* _Instructions for the task_
Send back all the data below, exactly as given.

* _Source excerpt_
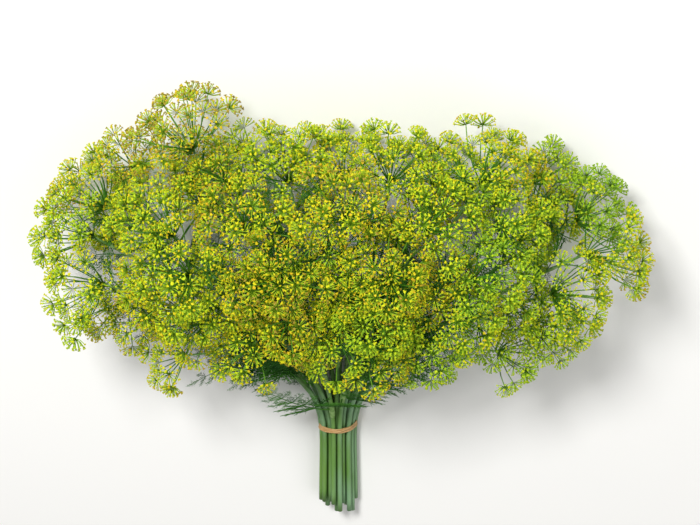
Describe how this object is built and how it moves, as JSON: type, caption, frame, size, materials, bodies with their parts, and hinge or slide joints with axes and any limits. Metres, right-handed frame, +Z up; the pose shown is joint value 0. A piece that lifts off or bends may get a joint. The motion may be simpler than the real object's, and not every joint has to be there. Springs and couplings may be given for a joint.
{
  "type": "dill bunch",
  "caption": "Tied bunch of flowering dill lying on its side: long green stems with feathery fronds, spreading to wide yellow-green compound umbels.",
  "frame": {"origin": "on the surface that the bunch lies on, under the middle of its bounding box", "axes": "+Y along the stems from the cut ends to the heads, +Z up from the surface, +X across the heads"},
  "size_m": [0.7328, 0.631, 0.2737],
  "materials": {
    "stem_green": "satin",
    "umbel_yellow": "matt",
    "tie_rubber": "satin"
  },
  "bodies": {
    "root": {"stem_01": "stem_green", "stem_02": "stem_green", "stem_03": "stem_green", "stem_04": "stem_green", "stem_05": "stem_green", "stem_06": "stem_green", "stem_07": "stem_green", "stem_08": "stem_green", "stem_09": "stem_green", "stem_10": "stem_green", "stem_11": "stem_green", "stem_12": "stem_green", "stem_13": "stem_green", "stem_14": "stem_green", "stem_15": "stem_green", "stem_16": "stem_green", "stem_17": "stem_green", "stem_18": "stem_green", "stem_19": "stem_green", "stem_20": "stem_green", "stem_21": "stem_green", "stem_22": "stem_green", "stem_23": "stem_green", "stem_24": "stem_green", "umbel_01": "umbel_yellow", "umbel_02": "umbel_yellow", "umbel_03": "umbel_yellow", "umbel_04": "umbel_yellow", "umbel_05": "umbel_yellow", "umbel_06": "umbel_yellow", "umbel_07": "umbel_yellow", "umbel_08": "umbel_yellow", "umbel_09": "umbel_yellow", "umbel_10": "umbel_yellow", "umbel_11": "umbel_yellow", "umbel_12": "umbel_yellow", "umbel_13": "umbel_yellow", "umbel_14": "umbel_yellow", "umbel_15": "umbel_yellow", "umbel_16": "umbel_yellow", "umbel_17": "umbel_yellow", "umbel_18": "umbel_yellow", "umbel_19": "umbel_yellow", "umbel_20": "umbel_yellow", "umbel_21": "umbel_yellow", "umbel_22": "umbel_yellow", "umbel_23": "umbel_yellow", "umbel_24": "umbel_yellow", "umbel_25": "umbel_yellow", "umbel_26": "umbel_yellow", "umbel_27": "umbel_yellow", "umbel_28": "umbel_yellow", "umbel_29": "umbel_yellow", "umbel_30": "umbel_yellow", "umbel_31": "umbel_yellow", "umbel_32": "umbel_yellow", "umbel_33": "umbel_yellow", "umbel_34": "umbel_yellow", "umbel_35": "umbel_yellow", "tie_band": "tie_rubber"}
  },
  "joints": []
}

* _Task output_
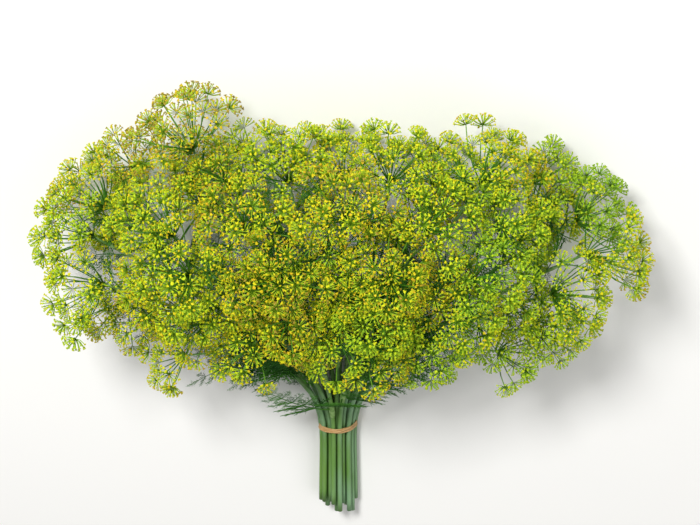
Describe how this object is built and how it moves, as JSON: type, caption, frame, size, materials, bodies with their parts, and hinge or slide joints with axes and any limits. Metres, right-handed frame, +Z up; the pose shown is joint value 0. A piece that lifts off or bends may get a joint. The motion may be simpler than the real object's, and not every joint has to be there. Springs and couplings may be given for a joint.
{
  "type": "dill bunch",
  "caption": "Tied bunch of flowering dill lying on its side: long green stems with feathery fronds, spreading to wide yellow-green compound umbels.",
  "frame": {"origin": "on the surface that the bunch lies on, under the middle of its bounding box", "axes": "+Y along the stems from the cut ends to the heads, +Z up from the surface, +X across the heads"},
  "size_m": [0.7328, 0.631, 0.2737],
  "materials": {
    "stem_green": "satin",
    "umbel_yellow": "matt",
    "tie_rubber": "satin"
  },
  "bodies": {
    "root": {"stem_01": "stem_green", "stem_02": "stem_green", "stem_03": "stem_green", "stem_04": "stem_green", "stem_05": "stem_green", "stem_06": "stem_green", "stem_07": "stem_green", "stem_08": "stem_green", "stem_09": "stem_green", "stem_10": "stem_green", "stem_11": "stem_green", "stem_12": "stem_green", "stem_13": "stem_green", "stem_14": "stem_green", "stem_15": "stem_green", "stem_16": "stem_green", "stem_17": "stem_green", "stem_18": "stem_green", "stem_19": "stem_green", "stem_20": "stem_green", "stem_21": "stem_green", "stem_22": "stem_green", "stem_23": "stem_green", "stem_24": "stem_green", "umbel_01": "umbel_yellow", "umbel_02": "umbel_yellow", "umbel_03": "umbel_yellow", "umbel_04": "umbel_yellow", "umbel_05": "umbel_yellow", "umbel_06": "umbel_yellow", "umbel_07": "umbel_yellow", "umbel_08": "umbel_yellow", "umbel_09": "umbel_yellow", "umbel_10": "umbel_yellow", "umbel_11": "umbel_yellow", "umbel_12": "umbel_yellow", "umbel_13": "umbel_yellow", "umbel_14": "umbel_yellow", "umbel_15": "umbel_yellow", "umbel_16": "umbel_yellow", "umbel_17": "umbel_yellow", "umbel_18": "umbel_yellow", "umbel_19": "umbel_yellow", "umbel_20": "umbel_yellow", "umbel_21": "umbel_yellow", "umbel_22": "umbel_yellow", "umbel_23": "umbel_yellow", "umbel_24": "umbel_yellow", "umbel_25": "umbel_yellow", "umbel_26": "umbel_yellow", "umbel_27": "umbel_yellow", "umbel_28": "umbel_yellow", "umbel_29": "umbel_yellow", "umbel_30": "umbel_yellow", "umbel_31": "umbel_yellow", "umbel_32": "umbel_yellow", "umbel_33": "umbel_yellow", "umbel_34": "umbel_yellow", "umbel_35": "umbel_yellow", "tie_band": "tie_rubber"}
  },
  "joints": []
}